Die Anwendbarkeit des § 169 Abs. 2 Satz 2 AO (10-Jahres-Frist) und des § 171 Abs. 5 Satz 2 AO (Ablaufhemmung) wird bei Zöllen und Einfuhrabgaben durch den Unionszollkodex überlagert, denn nach Art. 103 Abs. 2 UZK setzt die Verlängerung der Festsetzungsfrist für Einfuhrabgaben i.S.d. UZK (Art. 5 Nr. 20 UZK) das Vorliegen einer strafbaren (nicht nur ordnungswidrigen) Handlung voraus. Das ist aber bei Zollfahndungsmaßnahmen nicht generell der Fall. Es bleibt dann bei der Verjährungsfrist des UZK von drei Jahren (Art. 103 UZK). Problematisch ist indes, dass es allein auf die Entstehung der Zollschuld ankommt, d.h. die verlängerte Verjährungsfrist greift auch zu Lasten des redlichen Zollschuldners.

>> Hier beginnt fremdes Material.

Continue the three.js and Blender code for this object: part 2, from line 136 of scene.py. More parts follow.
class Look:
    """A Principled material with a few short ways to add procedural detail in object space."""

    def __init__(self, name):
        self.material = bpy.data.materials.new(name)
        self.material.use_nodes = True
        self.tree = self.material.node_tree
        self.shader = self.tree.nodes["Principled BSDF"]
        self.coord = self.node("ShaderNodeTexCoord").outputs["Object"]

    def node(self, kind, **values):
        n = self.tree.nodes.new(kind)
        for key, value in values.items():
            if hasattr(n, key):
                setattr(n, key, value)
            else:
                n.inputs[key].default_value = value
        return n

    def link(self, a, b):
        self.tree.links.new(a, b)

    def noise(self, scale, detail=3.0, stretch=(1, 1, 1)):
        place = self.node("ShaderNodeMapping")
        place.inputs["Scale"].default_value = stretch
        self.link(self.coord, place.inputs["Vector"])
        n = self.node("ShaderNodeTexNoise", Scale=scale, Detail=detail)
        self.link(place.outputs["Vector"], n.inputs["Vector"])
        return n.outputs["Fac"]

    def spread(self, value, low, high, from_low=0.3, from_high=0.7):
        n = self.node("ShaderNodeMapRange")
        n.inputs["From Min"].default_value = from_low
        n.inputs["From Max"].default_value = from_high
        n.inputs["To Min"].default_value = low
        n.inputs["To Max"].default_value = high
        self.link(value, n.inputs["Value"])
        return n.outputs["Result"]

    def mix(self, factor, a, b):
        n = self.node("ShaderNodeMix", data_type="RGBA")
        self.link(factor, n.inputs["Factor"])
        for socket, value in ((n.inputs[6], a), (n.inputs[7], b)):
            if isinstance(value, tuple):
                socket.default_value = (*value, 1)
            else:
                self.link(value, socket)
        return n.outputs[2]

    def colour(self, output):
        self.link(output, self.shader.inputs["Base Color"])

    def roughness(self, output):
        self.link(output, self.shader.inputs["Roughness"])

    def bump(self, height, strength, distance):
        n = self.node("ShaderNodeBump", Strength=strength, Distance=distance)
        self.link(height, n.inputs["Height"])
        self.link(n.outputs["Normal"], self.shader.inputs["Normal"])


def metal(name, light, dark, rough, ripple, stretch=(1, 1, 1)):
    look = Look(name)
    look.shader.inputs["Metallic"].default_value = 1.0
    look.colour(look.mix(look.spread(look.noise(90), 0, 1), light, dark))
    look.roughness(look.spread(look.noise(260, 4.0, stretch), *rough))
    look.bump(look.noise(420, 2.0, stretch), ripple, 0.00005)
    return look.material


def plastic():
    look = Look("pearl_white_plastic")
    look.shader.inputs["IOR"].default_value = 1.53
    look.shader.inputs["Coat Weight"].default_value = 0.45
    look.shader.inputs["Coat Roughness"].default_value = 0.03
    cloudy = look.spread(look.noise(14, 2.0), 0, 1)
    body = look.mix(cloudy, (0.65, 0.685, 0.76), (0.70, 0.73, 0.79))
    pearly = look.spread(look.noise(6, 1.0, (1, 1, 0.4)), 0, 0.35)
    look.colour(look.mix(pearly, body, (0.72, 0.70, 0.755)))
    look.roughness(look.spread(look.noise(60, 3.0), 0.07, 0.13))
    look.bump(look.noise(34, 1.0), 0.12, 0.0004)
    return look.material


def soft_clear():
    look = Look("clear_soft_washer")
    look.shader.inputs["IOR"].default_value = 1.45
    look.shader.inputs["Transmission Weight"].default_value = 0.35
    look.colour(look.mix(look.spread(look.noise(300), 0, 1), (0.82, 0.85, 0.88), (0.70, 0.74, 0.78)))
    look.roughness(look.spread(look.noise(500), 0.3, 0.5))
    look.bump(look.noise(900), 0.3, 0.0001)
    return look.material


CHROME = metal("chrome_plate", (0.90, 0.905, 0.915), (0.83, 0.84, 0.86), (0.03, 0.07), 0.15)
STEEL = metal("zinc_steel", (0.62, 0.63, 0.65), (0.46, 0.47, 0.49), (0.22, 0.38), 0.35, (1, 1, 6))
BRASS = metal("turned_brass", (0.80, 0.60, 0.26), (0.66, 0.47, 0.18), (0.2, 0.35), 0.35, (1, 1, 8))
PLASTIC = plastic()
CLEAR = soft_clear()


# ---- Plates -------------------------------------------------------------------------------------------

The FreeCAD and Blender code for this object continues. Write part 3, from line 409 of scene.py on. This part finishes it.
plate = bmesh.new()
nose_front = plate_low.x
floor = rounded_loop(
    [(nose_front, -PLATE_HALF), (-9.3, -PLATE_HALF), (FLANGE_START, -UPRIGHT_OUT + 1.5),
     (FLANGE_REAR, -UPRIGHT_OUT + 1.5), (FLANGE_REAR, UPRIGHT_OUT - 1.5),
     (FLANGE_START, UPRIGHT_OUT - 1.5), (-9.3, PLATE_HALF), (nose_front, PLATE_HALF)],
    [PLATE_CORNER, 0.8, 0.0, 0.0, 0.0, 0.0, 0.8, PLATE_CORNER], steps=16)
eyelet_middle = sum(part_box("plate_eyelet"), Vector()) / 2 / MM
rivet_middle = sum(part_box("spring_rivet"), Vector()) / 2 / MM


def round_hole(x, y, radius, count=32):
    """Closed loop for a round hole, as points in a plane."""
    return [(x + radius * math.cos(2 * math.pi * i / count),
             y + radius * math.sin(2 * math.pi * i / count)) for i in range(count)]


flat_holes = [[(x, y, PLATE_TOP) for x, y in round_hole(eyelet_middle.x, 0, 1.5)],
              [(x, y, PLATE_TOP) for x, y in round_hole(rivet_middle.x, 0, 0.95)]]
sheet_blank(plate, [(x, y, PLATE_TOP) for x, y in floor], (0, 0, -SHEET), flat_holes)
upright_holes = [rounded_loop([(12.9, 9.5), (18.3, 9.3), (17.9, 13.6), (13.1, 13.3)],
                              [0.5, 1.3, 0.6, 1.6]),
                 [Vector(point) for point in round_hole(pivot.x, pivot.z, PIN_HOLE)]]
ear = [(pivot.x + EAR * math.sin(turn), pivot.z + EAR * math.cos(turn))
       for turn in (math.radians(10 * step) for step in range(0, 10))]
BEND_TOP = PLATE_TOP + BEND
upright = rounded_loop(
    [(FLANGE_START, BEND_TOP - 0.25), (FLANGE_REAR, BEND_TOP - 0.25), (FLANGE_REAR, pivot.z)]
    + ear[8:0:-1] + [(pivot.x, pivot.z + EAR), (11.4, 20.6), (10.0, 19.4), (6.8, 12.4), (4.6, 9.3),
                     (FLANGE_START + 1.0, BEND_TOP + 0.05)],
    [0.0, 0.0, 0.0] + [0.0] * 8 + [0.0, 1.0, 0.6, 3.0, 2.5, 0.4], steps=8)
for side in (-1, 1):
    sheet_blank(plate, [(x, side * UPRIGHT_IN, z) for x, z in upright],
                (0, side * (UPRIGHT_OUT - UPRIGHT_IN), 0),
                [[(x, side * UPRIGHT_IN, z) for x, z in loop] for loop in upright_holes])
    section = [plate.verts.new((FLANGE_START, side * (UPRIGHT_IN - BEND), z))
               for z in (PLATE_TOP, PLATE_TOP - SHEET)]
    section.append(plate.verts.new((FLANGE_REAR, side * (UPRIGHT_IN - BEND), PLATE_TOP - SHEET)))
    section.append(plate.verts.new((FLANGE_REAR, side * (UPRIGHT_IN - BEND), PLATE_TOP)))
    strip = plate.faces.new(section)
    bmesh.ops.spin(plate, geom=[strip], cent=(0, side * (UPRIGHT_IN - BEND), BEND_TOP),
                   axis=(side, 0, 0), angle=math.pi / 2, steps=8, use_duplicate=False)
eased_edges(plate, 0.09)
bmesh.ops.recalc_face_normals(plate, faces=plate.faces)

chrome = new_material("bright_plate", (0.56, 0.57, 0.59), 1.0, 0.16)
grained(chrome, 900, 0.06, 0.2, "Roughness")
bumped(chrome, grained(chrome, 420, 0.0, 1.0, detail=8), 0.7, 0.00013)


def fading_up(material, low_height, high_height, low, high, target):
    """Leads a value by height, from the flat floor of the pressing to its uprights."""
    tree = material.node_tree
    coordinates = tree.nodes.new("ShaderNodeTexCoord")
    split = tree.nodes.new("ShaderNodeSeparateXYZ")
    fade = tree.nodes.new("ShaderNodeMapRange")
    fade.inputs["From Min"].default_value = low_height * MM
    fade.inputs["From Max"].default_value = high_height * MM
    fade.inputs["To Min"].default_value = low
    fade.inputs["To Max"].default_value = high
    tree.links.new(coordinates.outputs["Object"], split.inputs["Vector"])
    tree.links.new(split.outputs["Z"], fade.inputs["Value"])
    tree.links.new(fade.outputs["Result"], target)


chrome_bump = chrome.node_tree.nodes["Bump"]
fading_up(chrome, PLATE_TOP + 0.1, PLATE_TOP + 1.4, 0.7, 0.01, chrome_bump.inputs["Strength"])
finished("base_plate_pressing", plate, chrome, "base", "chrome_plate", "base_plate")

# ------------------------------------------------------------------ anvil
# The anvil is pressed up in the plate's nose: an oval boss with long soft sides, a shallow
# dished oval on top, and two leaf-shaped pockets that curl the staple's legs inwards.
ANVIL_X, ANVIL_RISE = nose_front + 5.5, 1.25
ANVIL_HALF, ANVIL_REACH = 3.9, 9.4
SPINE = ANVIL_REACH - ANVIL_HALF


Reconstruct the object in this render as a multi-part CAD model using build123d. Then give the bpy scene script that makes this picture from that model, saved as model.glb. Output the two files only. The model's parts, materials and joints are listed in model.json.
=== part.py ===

Die Einleitung des Strafverfahrens entscheidet auch über den Beginn der Festsetzungsfrist von Hinterziehungszinsen. Die Festsetzungsfrist hierfür beträgt ein Jahr (§ 239 Abs. 1 Satz 1 AO). Die einjährige Frist beginnt nach § 239 Abs. 1 Nr. 3 AO mit Ablauf des Kalenderjahres, in dem die Festsetzung der hinterzogenen Steuern unanfechtbar geworden ist, jedoch nicht vor Ablauf des Kalenderjahres zu laufen, in dem ein eingeleitetes Strafverfahren rechtskräftig abgeschlossen worden ist. Das Strafverfahren muss hierfür bis zum Ablauf des Jahres eingeleitet worden sein, in dem die hinterzogenen Steuern unanfechtbar festgesetzt wurden. Eine Ablaufhemmung nach § 171 Abs. 2 Satz 2 AO ist nicht möglich. Die Anlaufhemmung wird aber nur wirksam, wenn das Steuerstrafverfahren formell eingeleitet wurde; vorbereitende Maßnahmen reichen hierfür nicht aus. Genügen soll es, wenn die Steufa eine Selbstanzeige an die Strafsachenstelle weiterleitet.